The difficulty arises with those who want the software without the obligation. Some are proprietary software developers. For some odd reason, they think it's unreasonable to expect them to give something back even though they would never make their software available for free (as in freedom or as in near beer).
In other words, the GPL makes the same demands of a would-be software distributor that proprietary software does: Buy a license or contribute back one's code. The difference is that in the proprietary world, even buying a license leaves you shorn of real rights to the code and the "contribution" of code back generally involves expensive lawsuits and court-ordered injunctions.
I'll take the GPL over that alternative, thank you very much.
Matt Asay is general manager of the Americas and vice president of business development at Alfresco, and has nearly a decade of operational experience with commercial open source and regularly speaks and publishes on open-source business strategy. He is a member of the CNET Blog Network and is not an employee of CNET. Disclosure.





MySQL is a perfect example. If Sun borks it, than a fork would be likely. The perhaps unintended effect is that it keeps projects from disaster.
Java is not likely ever to have to worry about forks. Anyone can create add-on libraries and that does not negatively affect the language or the JVM. The JVM is complicated enough that few will actually mess around with it. No one wants to see Java end up with 10 incompatible language definitions and JVM's. That would be the death knell for Java.
Same deal with Flash, not that it is ever likely to be open sourced.
You mean nondisclosure agreement (NDA), It's not the same thing.
"Also, the GPL fails to protect certain projects from forking"
What so bad about forking. If you don't allow forking than you have non-free software and you depend of one's company(Adobe, Sun ..whathever) mercy. If they decide to drop support, what you gonna do?
"Also, the GPL fails to protect certain projects from forking, where it might be necessary to protect an open standard."
Users are more important then any standard. GPL protect users.
Why didn't you argue this statement. I just don't see your point.
The GPL rewards project leaders that treat the community well and do a good job. When this stops being the case, you may get a fork or movement to a similar project that does a better job (though it's easier to stick to source you already know, so devs would prefer a fork). If this happens, then the advantage starts to turn from the prior code owner to the new ones. Yet, the prior leaders still have the same access they always had (but they start to lose the unique advantages of copyright ownership as the fork grows). And for those that don't harvest copyright ownership (like Linus), there is no problem. It's just pure competition. At the end of the day both end users and devs generally want to contribute and use the best led code base.
This is healthy competition whether or not you are in it for money. The point is that the current copyright owner has a significant advantage, and they have to maintain at least a certain level of TLC towards the community to continue with its support. They don't even have to do the best job, just good enough, since forks are not trivial items to undertake or maintain (inertia also helps the incumbent.. like with most things in life).

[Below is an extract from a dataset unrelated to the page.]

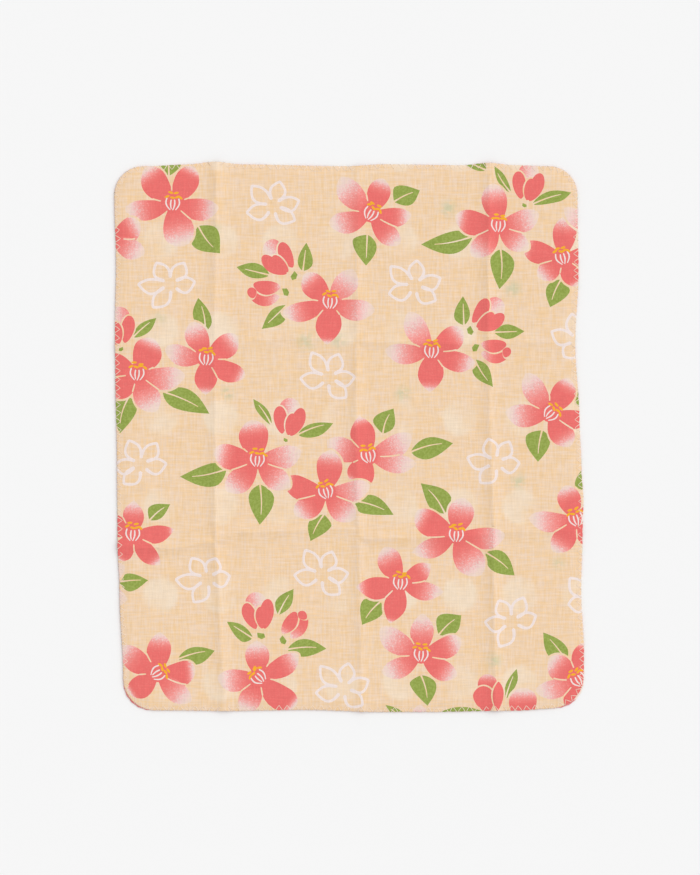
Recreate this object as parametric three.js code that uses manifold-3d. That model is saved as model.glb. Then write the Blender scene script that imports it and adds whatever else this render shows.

In short, the GPL is only bad for the very greedy that really thrive on lopsided playing fields in their favor [http://again, even the GPL gives the code owner a lopsided field.. but it involves work to maintain. It involves not abusing the privilege and sharing your good fortune in some way.|http://again, even the GPL gives the code owner a lopsided field.. but it involves work to maintain. It involves not abusing the privilege and sharing your good fortune in some way.] The very greedy don't like to contribute one line of real code to anyone but love to take it. By not contributing code, they can spend that time grafting others' contributed code (eg, BSD) into their locked in systems. This maximizes profits. Of course, for strategic reasons (including to lure developers into a rat race), even very greedy companies will give away (buggy) documentation and code.
If it weren't for the contamination risks (and the embarrassment/costs of gaining few contributors), Microsoft would love to lead GPL projects where they keep the copyrights ..if they were going to do open source in any real way. Of course, they have closed source monopolies to protect for the time being, and they have proxy companies from which they can buy GPL code under good terms (eg, imagine a deal involving a large cash infusion to a company who would serve as a bridge for Microsoft to acquire source code under MS friendly terms). I avoid companies that deal too closely with Microsoft or which are highly suspect. Microsoft being the biggest threat by far to free markets and to user control. I don't care if companies sell closed licenses up to a point, but we all have to remember that companies like Microsoft have a very VERY strong market position, lots of marketing and legal talent, few ethics, lots of money, etc. Special licenses to them may not be worthwhile to the long term well-being of your own business (unless you charge a very very VERY high fee) or to its brand. As a dev, I would be wary of these companies dealing closely with Microsoft, at least until Microsoft gets knocked down a few notches and loses its solid grip. In fact, a fork would be the best way to further help fight the Monopolies if the Monopolist(s) have grown to depend on a particular code base.
Let me take one thing back. Microsoft would prefer a GPL like license of its own creation to the actual GPL.. at least if it was ever going to play with free software (vs. it's shared source nonsense). Besides the brand issue, they would be able to change the license in key ways once past version 1.0. They would love a "MSGPL v.X or later at your choosing" clause as it would give them the loophole needed to gain everything from you and give nothing back (ie, make one of the versions even more lopsided than shared source.. then they'd apply that license liberally since it would be a "later version at their choice").